Collect every line below that contains the word "parts".
== Stored data ==
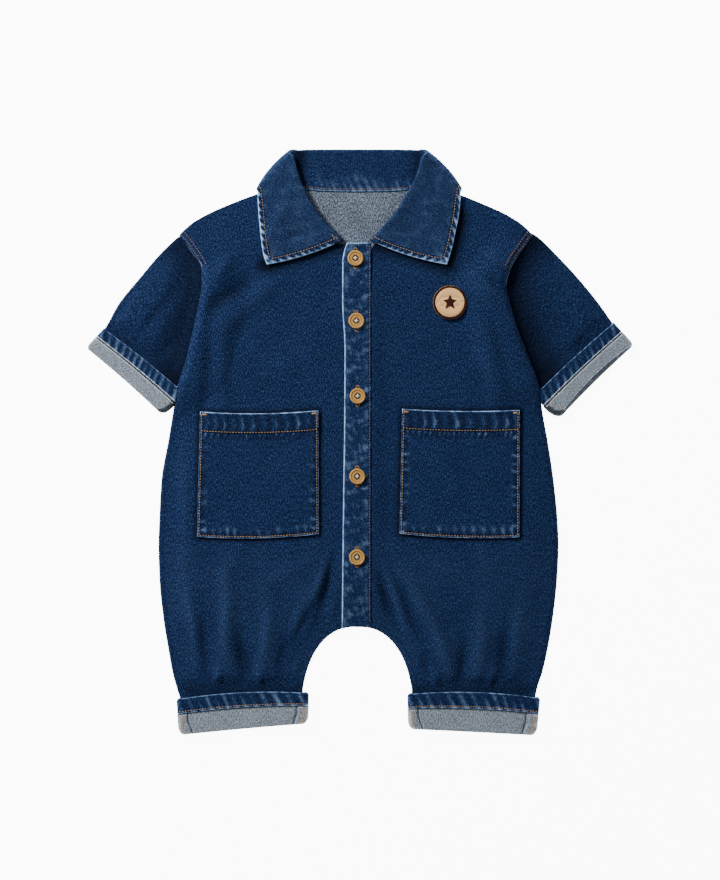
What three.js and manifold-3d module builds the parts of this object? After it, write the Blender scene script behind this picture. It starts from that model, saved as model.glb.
===
== Stored data ==
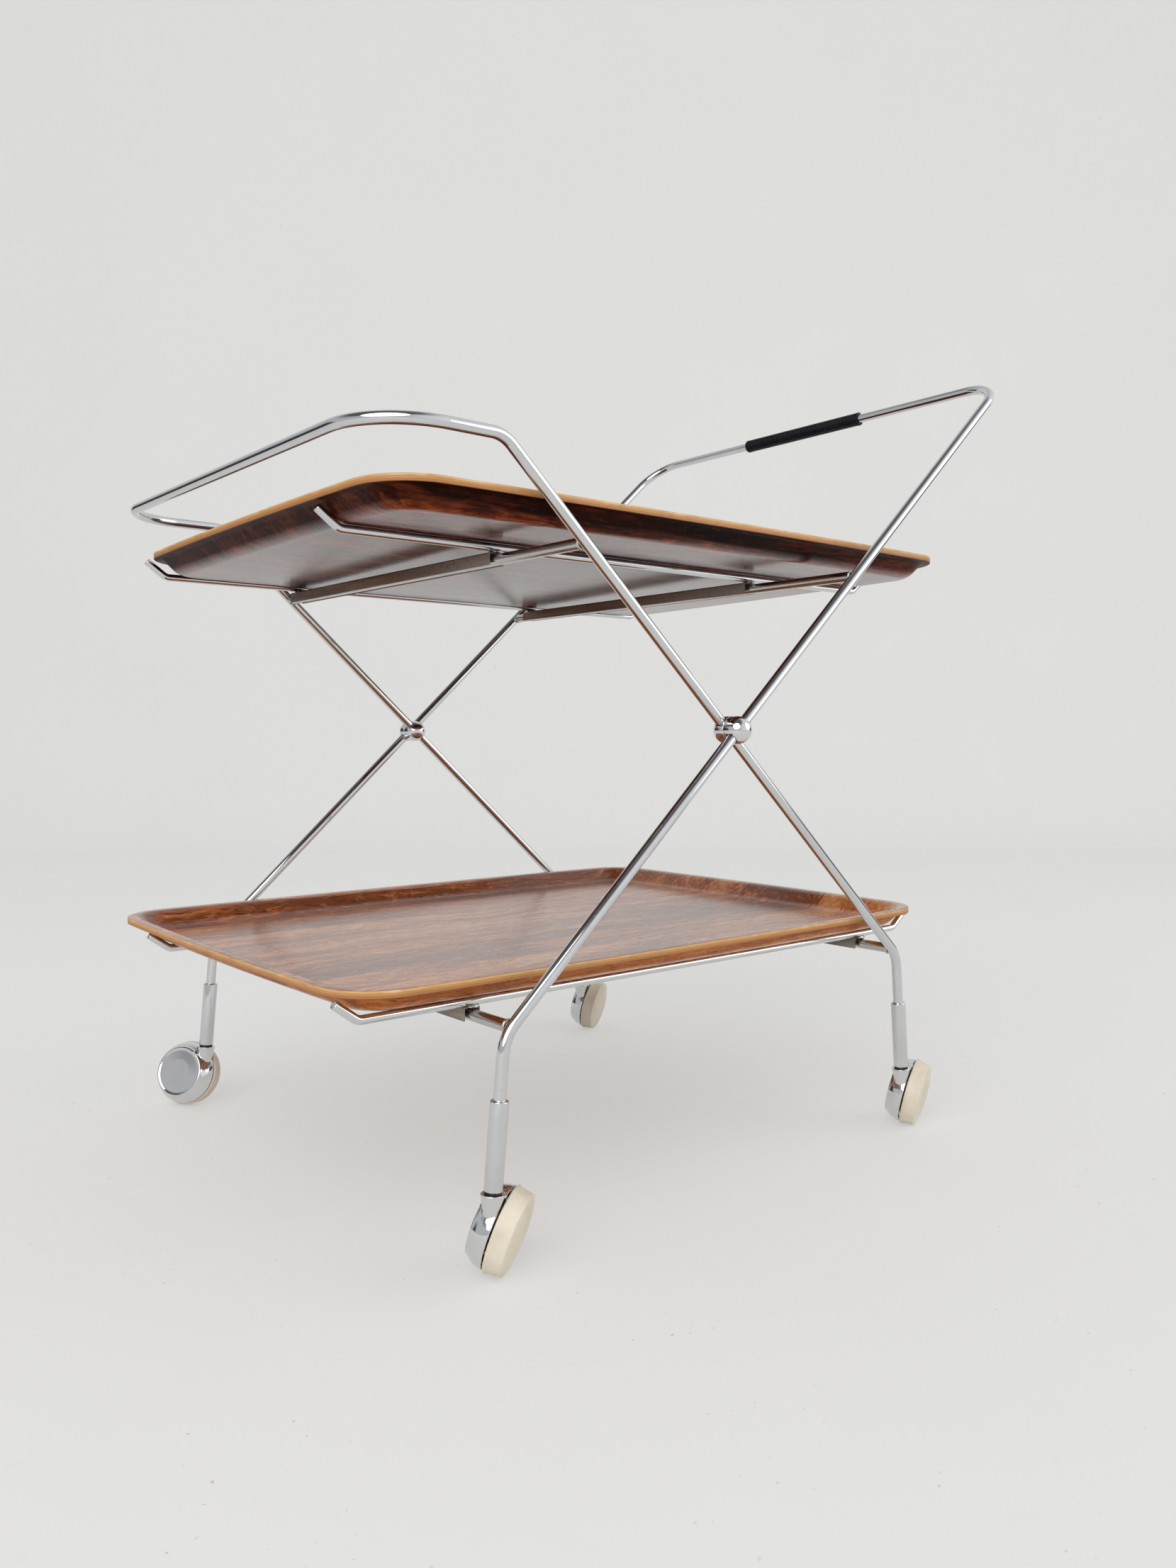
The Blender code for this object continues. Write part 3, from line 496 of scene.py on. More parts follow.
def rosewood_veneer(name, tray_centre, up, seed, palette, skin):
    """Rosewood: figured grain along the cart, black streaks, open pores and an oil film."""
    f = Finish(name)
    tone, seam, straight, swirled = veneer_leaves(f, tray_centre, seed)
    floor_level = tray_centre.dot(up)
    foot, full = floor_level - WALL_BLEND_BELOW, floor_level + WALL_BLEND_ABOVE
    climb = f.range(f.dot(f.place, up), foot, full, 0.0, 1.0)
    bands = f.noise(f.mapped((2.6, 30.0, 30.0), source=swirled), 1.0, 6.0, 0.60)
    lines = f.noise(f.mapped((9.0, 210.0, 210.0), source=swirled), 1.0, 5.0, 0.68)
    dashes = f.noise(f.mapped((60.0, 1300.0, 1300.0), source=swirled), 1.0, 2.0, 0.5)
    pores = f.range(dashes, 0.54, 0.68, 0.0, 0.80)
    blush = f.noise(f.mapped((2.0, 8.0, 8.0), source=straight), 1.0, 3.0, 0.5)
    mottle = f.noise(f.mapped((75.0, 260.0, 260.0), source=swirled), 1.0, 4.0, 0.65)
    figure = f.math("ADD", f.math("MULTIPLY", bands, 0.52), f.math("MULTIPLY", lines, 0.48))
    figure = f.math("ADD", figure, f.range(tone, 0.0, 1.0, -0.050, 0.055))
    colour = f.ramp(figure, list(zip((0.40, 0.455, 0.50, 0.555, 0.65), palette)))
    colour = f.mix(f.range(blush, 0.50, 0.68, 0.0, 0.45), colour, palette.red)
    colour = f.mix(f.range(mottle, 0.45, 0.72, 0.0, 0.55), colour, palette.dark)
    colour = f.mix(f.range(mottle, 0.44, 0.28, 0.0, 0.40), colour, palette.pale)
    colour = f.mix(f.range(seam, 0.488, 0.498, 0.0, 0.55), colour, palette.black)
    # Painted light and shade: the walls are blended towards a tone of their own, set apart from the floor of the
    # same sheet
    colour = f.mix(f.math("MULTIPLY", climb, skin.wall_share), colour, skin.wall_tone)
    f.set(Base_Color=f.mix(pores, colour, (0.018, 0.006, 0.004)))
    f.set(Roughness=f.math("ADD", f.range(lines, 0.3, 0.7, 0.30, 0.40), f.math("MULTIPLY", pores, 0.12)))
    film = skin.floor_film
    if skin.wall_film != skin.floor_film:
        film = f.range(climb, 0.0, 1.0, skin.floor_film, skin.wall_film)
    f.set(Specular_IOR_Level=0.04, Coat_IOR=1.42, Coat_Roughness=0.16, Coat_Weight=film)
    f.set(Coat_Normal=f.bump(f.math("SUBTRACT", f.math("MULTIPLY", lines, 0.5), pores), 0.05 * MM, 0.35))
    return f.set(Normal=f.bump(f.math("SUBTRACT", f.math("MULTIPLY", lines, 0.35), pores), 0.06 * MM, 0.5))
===
== Stored data ==
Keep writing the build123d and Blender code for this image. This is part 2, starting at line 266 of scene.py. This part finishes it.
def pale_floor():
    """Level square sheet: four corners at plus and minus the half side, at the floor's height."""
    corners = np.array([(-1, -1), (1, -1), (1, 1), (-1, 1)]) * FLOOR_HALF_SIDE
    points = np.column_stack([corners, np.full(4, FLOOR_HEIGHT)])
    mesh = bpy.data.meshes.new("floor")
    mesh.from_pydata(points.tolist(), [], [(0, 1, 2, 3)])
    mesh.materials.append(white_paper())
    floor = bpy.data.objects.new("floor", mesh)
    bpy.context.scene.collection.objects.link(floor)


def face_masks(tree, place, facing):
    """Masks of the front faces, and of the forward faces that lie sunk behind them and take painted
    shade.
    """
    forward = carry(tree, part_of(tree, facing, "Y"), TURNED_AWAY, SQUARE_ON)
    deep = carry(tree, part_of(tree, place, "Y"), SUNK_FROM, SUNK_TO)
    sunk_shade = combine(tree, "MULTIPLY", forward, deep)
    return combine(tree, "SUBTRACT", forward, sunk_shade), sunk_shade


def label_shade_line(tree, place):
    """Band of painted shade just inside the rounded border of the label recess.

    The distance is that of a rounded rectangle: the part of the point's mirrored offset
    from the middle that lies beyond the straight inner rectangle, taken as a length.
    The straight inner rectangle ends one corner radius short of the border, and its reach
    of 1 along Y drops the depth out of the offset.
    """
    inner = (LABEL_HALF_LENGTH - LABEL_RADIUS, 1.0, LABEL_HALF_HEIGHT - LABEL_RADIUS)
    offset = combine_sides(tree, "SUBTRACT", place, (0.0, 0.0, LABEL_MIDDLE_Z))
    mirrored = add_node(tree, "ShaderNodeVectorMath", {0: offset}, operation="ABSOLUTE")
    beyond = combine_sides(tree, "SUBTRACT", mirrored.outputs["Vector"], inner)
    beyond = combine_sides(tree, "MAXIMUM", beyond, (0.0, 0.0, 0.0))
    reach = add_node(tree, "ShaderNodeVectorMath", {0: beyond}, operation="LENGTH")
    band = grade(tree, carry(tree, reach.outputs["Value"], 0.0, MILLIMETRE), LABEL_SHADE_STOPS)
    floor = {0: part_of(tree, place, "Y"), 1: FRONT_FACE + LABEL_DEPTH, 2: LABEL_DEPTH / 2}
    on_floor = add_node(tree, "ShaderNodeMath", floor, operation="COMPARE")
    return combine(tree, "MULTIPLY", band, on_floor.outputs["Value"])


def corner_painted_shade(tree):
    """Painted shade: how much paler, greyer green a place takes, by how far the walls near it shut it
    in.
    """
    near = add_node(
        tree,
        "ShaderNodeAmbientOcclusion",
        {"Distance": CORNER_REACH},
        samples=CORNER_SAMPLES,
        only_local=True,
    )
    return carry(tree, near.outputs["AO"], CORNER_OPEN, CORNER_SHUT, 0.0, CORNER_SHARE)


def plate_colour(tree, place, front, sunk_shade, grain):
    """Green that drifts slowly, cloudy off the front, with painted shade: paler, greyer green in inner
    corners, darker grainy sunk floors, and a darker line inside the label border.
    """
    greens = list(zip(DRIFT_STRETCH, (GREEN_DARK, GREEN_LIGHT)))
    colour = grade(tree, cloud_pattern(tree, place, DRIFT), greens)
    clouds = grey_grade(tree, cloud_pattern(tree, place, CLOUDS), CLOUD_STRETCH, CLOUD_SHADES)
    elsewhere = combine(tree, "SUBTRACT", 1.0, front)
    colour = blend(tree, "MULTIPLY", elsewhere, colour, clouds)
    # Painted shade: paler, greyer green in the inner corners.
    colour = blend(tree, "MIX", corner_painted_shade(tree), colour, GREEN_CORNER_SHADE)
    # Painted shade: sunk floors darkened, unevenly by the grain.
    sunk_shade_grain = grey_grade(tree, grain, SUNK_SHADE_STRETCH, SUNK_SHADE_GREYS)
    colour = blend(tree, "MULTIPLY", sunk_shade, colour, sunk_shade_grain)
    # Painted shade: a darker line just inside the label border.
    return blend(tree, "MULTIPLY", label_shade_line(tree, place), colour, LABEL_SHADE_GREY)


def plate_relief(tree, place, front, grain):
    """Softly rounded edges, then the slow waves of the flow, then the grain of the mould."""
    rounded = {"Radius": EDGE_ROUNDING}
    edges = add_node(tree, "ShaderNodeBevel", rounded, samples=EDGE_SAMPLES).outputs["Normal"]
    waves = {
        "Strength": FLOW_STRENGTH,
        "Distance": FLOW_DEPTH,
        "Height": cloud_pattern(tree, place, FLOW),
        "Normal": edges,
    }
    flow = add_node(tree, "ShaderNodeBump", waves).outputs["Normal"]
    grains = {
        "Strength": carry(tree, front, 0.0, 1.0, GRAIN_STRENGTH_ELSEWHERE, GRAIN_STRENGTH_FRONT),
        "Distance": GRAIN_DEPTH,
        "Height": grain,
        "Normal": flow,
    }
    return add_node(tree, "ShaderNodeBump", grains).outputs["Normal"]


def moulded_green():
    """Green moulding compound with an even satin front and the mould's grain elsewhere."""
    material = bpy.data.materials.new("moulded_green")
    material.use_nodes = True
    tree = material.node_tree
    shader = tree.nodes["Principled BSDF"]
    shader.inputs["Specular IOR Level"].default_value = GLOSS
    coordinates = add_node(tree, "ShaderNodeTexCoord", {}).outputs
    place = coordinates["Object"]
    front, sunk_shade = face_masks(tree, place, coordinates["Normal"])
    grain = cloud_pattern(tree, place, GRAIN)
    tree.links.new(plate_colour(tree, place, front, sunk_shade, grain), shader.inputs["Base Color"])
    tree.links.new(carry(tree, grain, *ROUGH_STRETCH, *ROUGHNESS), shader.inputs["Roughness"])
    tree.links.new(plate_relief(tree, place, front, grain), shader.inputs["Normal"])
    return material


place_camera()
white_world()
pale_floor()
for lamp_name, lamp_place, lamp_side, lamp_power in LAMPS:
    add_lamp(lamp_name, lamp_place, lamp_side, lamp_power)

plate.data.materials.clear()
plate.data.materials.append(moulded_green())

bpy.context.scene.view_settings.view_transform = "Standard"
===
Output for this exercise:
What three.js and manifold-3d module builds the parts of this object? After it, write the Blender scene script behind this picture. It starts from that model, saved as model.glb.
The Blender code for this object continues. Write part 3, from line 496 of scene.py on. More parts follow.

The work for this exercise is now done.